In 2006, Martínez received death threats after publishing her book El manto púrpura which focuses on a boy who was allegedly sexually abused by Mexican priest Nicolás Aguilar. On July 5, 2012, she was arrested and detained for 24 hours due to a civil custody dispute. The Committee to Protect Journalists denounced the arrest saying that "the judge who ordered the detention was the subject of critical reporting by Martínez in 2008." Reporters Without Borders described the arrest as abuse of authority because she was detained by armed police, which is unusual in a civil case.

== Director of Notimex ==
On March 21, 2019, she was named director of the Mexican news agency, Notimex. During the first year of her tenure as director, Martínez has been accused of wrongful termination, nepotism, and harassment. In August 2020, the BBC World program, BBC Trending, dedicated an episode to analyze Martinez' handling of Notimex. Presenter Reha Kansara interviewed former and current employees about systematic attacks against them, apparently ordered from upper management and designed to discredit and humiliate those who did not obey Sanjuana Martinez.
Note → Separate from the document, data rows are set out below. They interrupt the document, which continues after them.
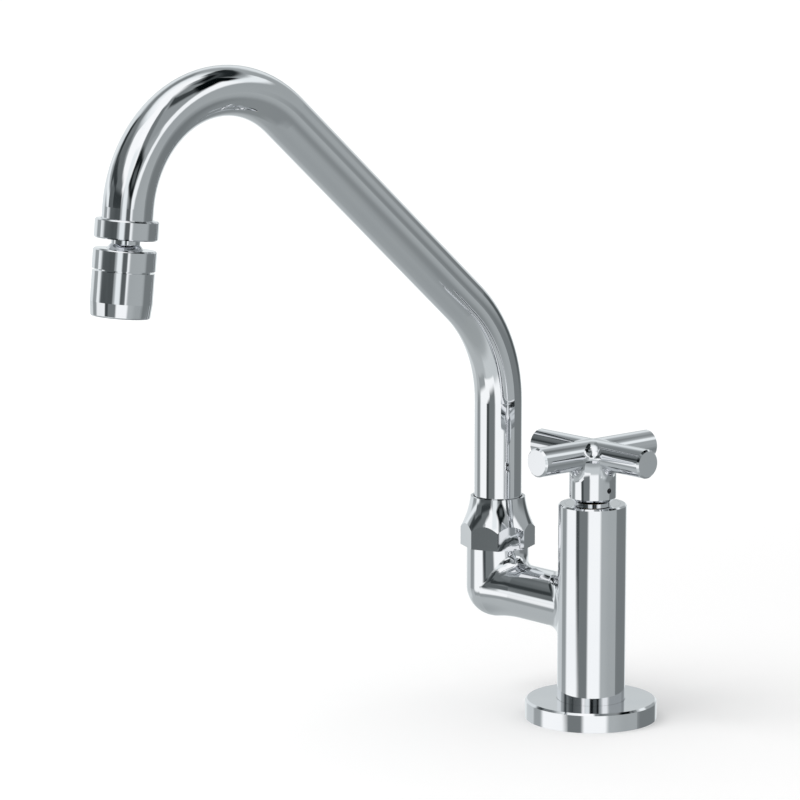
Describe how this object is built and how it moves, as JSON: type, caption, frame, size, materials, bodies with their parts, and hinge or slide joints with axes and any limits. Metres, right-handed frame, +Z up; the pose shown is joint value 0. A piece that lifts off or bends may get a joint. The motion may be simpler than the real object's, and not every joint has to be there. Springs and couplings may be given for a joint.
{
  "type": "swivel kitchen tap",
  "caption": "Chromed deck-mounted kitchen tap: round foot, upright column with cross handle, side riser with gland nut, bent swivel spout and tilting aerator.",
  "frame": {"origin": "on the column axis at the deck surface, where the underside of the foot flange rests", "axes": "+Z up along the column; -X towards the riser of the spout; -Y the direction in which the spout points at rest"},
  "size_m": [0.1154, 0.2667, 0.3555],
  "materials": {
    "chrome": "polished",
    "brass": "machined",
    "steel": "satin",
    "rubber": "matte",
    "nylon": "matte",
    "ceramic": "lapped",
    "insert_plastic": "satin"
  },
  "bodies": {
    "base": {"base_flange": "chrome", "flange_gasket": "rubber", "valve_body": "chrome", "inlet_shank": "brass", "shank_washer": "nylon", "deck_washer": "rubber", "clamp_washer": "steel", "back_nut": "brass", "lip_seal": "rubber", "fixed_disc": "ceramic", "cartridge_body": "brass", "cartridge_oring": "rubber", "bonnet_nut": "chrome", "spout_nut": "chrome", "thrust_washer": "nylon", "friction_ring": "nylon"},
    "handle": {"cross_handle": "chrome", "handle_screw": "steel", "spindle": "brass", "friction_washer": "nylon", "spindle_clip": "steel", "spindle_oring": "rubber", "moving_disc": "ceramic"},
    "spout": {"spout_tube": "chrome", "spout_ferrule": "brass", "ferrule_orings": "rubber", "outlet_collar": "chrome", "stem_washer": "nylon"},
    "ball": {"ball_stem": "chrome", "stem_clip": "steel", "stem_oring": "rubber"},
    "aerator": {"socket_housing": "chrome", "ball_seat": "nylon", "aerator_gasket": "rubber", "aerator_housing": "chrome", "flow_insert": "insert_plastic", "mesh_screen": "steel", "outlet_grid": "insert_plastic"}
  },
  "joints": [
    {"name": "handle_turn", "type": "hinge", "parent": "base", "child": "handle", "pos_m": [0, 0, 0.1225], "axis": [0, 0, 1], "range_deg": [0, 90]},
    {"name": "spout_swivel", "type": "hinge", "parent": "base", "child": "spout", "pos_m": [-0.063, 0, 0.081], "axis": [0, 0, 1], "continuous": true},
    {"name": "aerator_turn", "type": "hinge", "parent": "spout", "child": "ball", "pos_m": [-0.063, -0.21629, 0.22446], "axis": [0, 0.1063, 0.9943], "continuous": true},
    {"name": "aerator_tilt", "type": "hinge", "parent": "ball", "child": "aerator", "pos_m": [-0.063, -0.21629, 0.22446], "axis": [1, 0, 0], "range_deg": [-15, 15]}
  ]
}
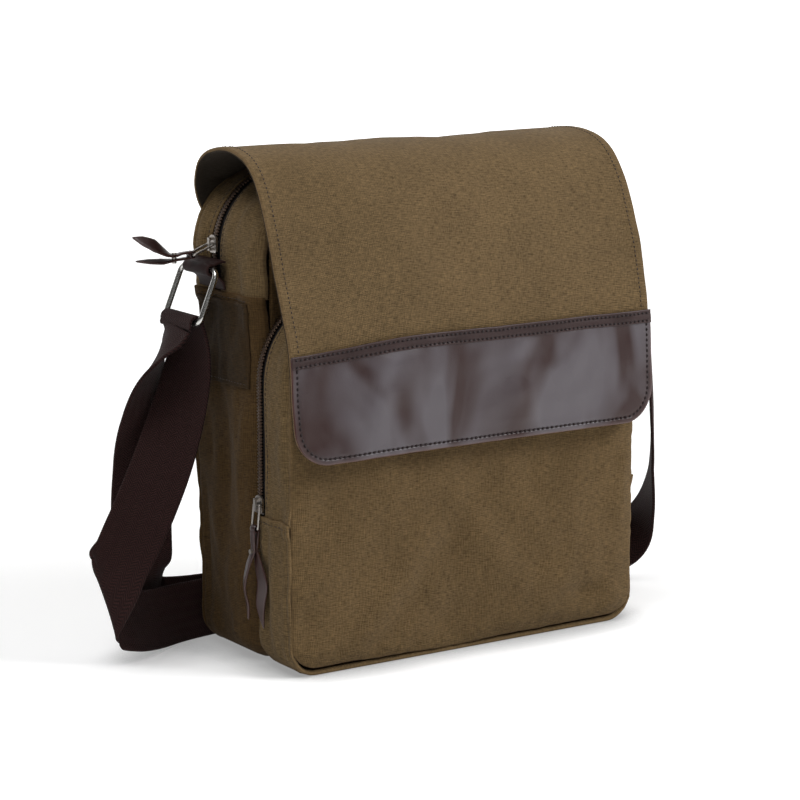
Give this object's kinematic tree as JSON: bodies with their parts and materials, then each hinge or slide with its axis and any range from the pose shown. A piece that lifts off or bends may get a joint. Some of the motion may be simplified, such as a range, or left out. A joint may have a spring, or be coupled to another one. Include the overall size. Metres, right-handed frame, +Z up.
{
  "type": "messenger bag",
  "caption": "Small upright canvas messenger bag with a leather-edged front flap, front zip pocket, side rings and an adjustable webbing shoulder strap.",
  "frame": {"origin": "on the ground under the middle of the body's width, on the line between main compartment and pocket depths", "axes": "+Z up, -Y towards the flap's front, +X towards the bag's left-hand side seen from its back"},
  "size_m": [0.447, 0.144, 0.3163],
  "materials": {
    "canvas": "washed olive-brown heavy cotton canvas",
    "lining": "dark plain-weave cotton",
    "zip_tape": "dark woven tape",
    "zip_metal": "aged dark",
    "tab_webbing": "dark brown webbing",
    "strap_webbing": "dark brown twill webbing",
    "ring_steel": "nickel plated",
    "lace_leather": "waxed thong",
    "band_leather": "waxed, worn, semi-gloss",
    "board": "matt stiffener board"
  },
  "bodies": {
    "bag": {"back_panel": "canvas", "main_front_panel": "canvas", "front_panel": "canvas", "main_lower_gusset": "canvas", "main_zip_strip_rear": "canvas", "main_zip_strip_front": "canvas", "main_zip_tape_rear": "zip_tape", "main_zip_tape_front": "zip_tape", "main_zip_chain": "zip_metal", "pocket_lower_gusset": "canvas", "pocket_zip_strip_front": "canvas", "pocket_zip_tape_rear": "zip_tape", "pocket_zip_tape_front": "zip_tape", "pocket_zip_chain": "zip_metal", "main_zip_stops": "zip_metal", "pocket_zip_stops": "zip_metal", "main_lining": "lining", "pocket_lining": "lining", "base_board": "board", "side_patch_left": "canvas", "side_patch_right": "canvas", "tab_left": "tab_webbing", "tab_right": "tab_webbing", "flap_seam_strip": "canvas", "snap_socket": "ring_steel", "strap_right": "strap_webbing", "strap_left": "strap_webbing", "strap_tail_upper": "strap_webbing", "strap_tail_end": "strap_webbing"},
    "flap_top": {"flap_top_canvas": "canvas", "flap_top_lining": "lining"},
    "flap_front": {"flap_front_canvas": "canvas", "flap_front_lining": "lining", "flap_leather_band": "band_leather", "band_top_strip": "band_leather", "snap_stud": "ring_steel"},
    "main_slider": {"main_slider": "zip_metal"},
    "main_pull": {"main_pull": "zip_metal"},
    "main_lace": {"main_lace": "lace_leather", "main_lace_rivet": "zip_metal"},
    "pocket_slider": {"pocket_slider": "zip_metal"},
    "pocket_pull": {"pocket_pull": "zip_metal"},
    "pocket_lace": {"pocket_lace": "lace_leather", "pocket_lace_rivet": "zip_metal"},
    "ring_left": {"ring_left": "ring_steel", "strap_loop_left": "strap_webbing"},
    "ring_right": {"ring_right": "ring_steel", "strap_loop_right": "strap_webbing"},
    "strap_adjuster": {"strap_adjuster": "ring_steel"}
  },
  "joints": [
    {"name": "flap_back_hinge", "type": "hinge", "parent": "bag", "child": "flap_top", "pos_m": [0, 0.0574, 0.2848], "axis": [-1, 0, 0], "range_deg": [0, 175]},
    {"name": "flap_front_hinge", "type": "hinge", "parent": "flap_top", "child": "flap_front", "pos_m": [0, -0.022, 0.304], "axis": [-1, 0, 0], "range_deg": [0, 120]},
    {"name": "main_zip_travel", "type": "hinge", "parent": "bag", "child": "main_slider", "pos_m": [-0.08, 0.0315, 0.252], "axis": [0, 1, 0], "range_deg": [0, 35]},
    {"name": "main_pull_swing", "type": "hinge", "parent": "main_slider", "child": "main_pull", "pos_m": [-0.13265, 0.0315, 0.257], "axis": [0, 1, 0], "range_deg": [0, 60]},
    {"name": "main_lace_swing", "type": "hinge", "parent": "main_pull", "child": "main_lace", "pos_m": [-0.14656, 0.0315, 0.25138], "axis": [0, 1, 0], "range_deg": [-20, 45]},
    {"name": "pocket_zip_travel", "type": "slide", "parent": "bag", "child": "pocket_slider", "axis": [0, 0, 1], "range_m": [0, 0.072]},
    {"name": "pocket_pull_swing", "type": "hinge", "parent": "pocket_slider", "child": "pocket_pull", "pos_m": [-0.13265, -0.021, 0.103], "axis": [0, 1, 0], "range_deg": [0, 120]},
    {"name": "pocket_lace_swing", "type": "hinge", "parent": "pocket_pull", "child": "pocket_lace", "pos_m": [-0.13422, -0.021, 0.08808], "axis": [0, 1, 0], "range_deg": [0, 30]},
    {"name": "ring_left_swing", "type": "hinge", "parent": "bag", "child": "ring_left", "pos_m": [-0.141, 0.031, 0.243], "axis": [0, 1, 0], "range_deg": [-20, 35], "deforming": ["strap_left", "strap_tail_upper"]},
    {"name": "ring_right_swing", "type": "hinge", "parent": "bag", "child": "ring_right", "pos_m": [0.141, 0.031, 0.243], "axis": [0, -1, 0], "range_deg": [-60, 15], "deforming": ["strap_right"]},
    {"name": "adjuster_travel", "type": "slide", "parent": "bag", "child": "strap_adjuster", "axis": [1, 0, 0], "range_m": [0, 0.025], "deforming": ["strap_tail_end"]}
  ]
}
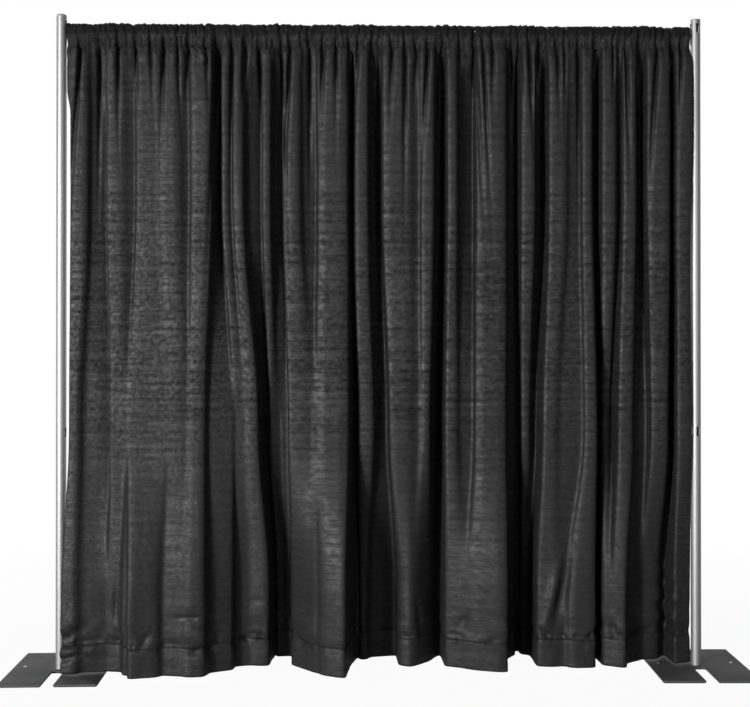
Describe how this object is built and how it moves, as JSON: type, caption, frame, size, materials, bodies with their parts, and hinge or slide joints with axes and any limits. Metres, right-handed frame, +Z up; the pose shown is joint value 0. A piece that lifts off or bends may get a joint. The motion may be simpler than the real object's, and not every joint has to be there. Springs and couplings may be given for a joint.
{
  "type": "pipe and drape backdrop",
  "caption": "Free-standing backdrop: slotted tube uprights on flat steel bases, a telescoping crossbar and gathered black cloth panels.",
  "frame": {"origin": "on the floor, midway between the two uprights", "axes": "+X right as seen from the front, +Y to the back, +Z up"},
  "size_m": [2.7524, 0.4124, 2.4589],
  "materials": {
    "plate": "dark grey powder coat",
    "mat": "plain black rubber sheet",
    "steel": "plated flat steel",
    "zinc": "zinc plated",
    "aluminium": "satin mill finish",
    "cap": "grey moulded plastic",
    "nylon": "black moulded nylon",
    "cloth": "black crepe cloth with slubs"
  },
  "bodies": {
    "left_upright": {"left_upright_tube": "aluminium", "left_upright_cap": "cap"},
    "right_upright": {"right_upright_tube": "aluminium", "right_upright_cap": "cap"},
    "crossbar_inner": {"crossbar_inner_tube": "aluminium", "crossbar_tail_plug": "nylon", "left_hook_blade": "steel", "left_hook_rivet_1": "zinc", "left_hook_rivet_2": "zinc", "left_drape_panel": "cloth", "middle_drape_panel": "cloth"},
    "crossbar_outer": {"crossbar_outer_tube": "aluminium", "crossbar_mouth_bush": "nylon", "right_hook_blade": "steel", "right_hook_rivet_1": "zinc", "right_hook_rivet_2": "zinc", "right_drape_panel": "cloth"},
    "left_base": {"left_base_plate": "plate", "left_floor_mat": "mat", "left_base_pin": "steel", "left_pin_bolt": "zinc", "left_plate_rivet_1": "zinc", "left_plate_rivet_2": "zinc"},
    "right_base": {"right_base_plate": "plate", "right_floor_mat": "mat", "right_base_pin": "steel", "right_pin_bolt": "zinc", "right_plate_rivet_1": "zinc", "right_plate_rivet_2": "zinc"}
  },
  "joints": [
    {"name": "left_base_swivel", "type": "hinge", "parent": "left_upright", "child": "left_base", "pos_m": [-1.195, 0, 0], "axis": [0, 0, 1], "continuous": true},
    {"name": "crossbar_lift", "type": "slide", "parent": "left_upright", "child": "crossbar_inner", "axis": [0, 0, 1], "range_m": [0, 0.013]},
    {"name": "crossbar_telescope", "type": "slide", "parent": "crossbar_inner", "child": "crossbar_outer", "axis": [1, 0, 0], "range_m": [-0.555, 0.658], "deforming": ["left_drape_panel", "middle_drape_panel", "right_drape_panel"]},
    {"name": "right_upright_drop", "type": "slide", "parent": "crossbar_outer", "child": "right_upright", "axis": [0, 0, -1], "range_m": [0, 0.013]},
    {"name": "right_base_swivel", "type": "hinge", "parent": "right_upright", "child": "right_base", "pos_m": [1.195, 0, 0], "axis": [0, 0, 1], "continuous": true}
  ],
  "couplings": [
    {"joint": "right_upright_drop", "follows": "crossbar_lift", "ratio": 1}
  ]
}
On March 30, 2021, the United States Department of State published its annual human rights report, which mentions the concerted efforts by Notimex to discredit journalists and former employees. The report uses information from Article 19, Signa Lab, and Aristegui Noticias showing that Sanjuana Martínez directed attacks against these journalists in a WhatsApp chat group called "Avengers". Manuel Ortiz, former Notimex news director, said that Martínez ordered him to attack journalists that criticized her. Signa Lab also analyzed coordinated Twitter accounts attacks on journalists who questioned Mexican president Andres Manuel López Obrador in his daily press conferences. The president gave his backing to Martínez, decrying the Department of State comments and accusing Article 19 of being part of a conservative movement.

==Selected works==
===Books===
- "La cara oculta del Vaticano de Ratzinger a Benedicto XVi : el Papa inquisidor" (2005)
- "Sí se puede: el movimiento de los hispanos que cambiará a Estados Unidos" (2006)
- "Manto púrpura: pederastia clerical en tiempos del cardenal Norberto Rivera Carrera" (2006)
- "Prueba de fe: la red de cardenales y obispos en la pederastia clerical" (2007)
- "Se venden niños" (2009)
- "La frontera del narco" (2011)
- "Periodismo incómodo: la entrevista reveladora" (2012)

===Co-authored books===
- Voces de Babel Editorial Alfaguara (2004)
- Montaner, Gina (2006). "Un día sin inmigrantes: quince voces, una causa"
- Zepeda Patterson, Jorge (2008). "Los intocables"
- De los cuates pa' la raza. Editorial Para Leer en Libertad (2010).
- Antología 3 años leyendo en libertad (2013)

==Awards and honors==
- National Journalism Prize of Mexico 2006
- First National Journalism Prize 2007 awarded by the Journalists Club of Mexico
- Ortega y Gasset Prize awarded by the newspaper El País for "Best Research Paper" version 25 of the Ortega y Gasset Prize for Journalism
- Ronda Award for Investigative Journalism, 2008
- Rodolfo Walsh Award at the 2008 Semana Negra Festival in Gijón, Spain, for best work of nonfiction with her book Prueba de la fe, la red de cardenales y obispos en la pederastia clerical.
- Recognition given by the Feminist Alliance of Nuevo León on the 60th Anniversary of the Universal Declaration of Human Rights "for her prominent role as a journalist to denounce and defend the most vulnerable of society such as children, girls and women." (2008)
- Medal awarded by the Autonomous University of Nuevo León on its 75th anniversary for "the invaluable contribution of her work" (2008)
- National Journalism Award José Pagés Llergo in the category of Human Rights (2009)
- Finalist for the New Journalism Prize by the Gabriel García Márquez Foundation with the report "El Vallenato de Los Tapados" published in Gatopardo magazine (2010)
- Omecihuatl Medal 2011 for her outstanding commitment to the rights of women and for her contribution to building a more just and democratic society.
- First Lorenzo Natali Journalism Prize 2011 awarded by the European Union.
- National Journalism Award 2011 awarded by the Journalists Club of Mexico, in the category of national interest work by spreading investigative reporting.
- Rodolfo Walsh Prize for her book La Frontera del Narco at the Semana Negra of Gijón 2012.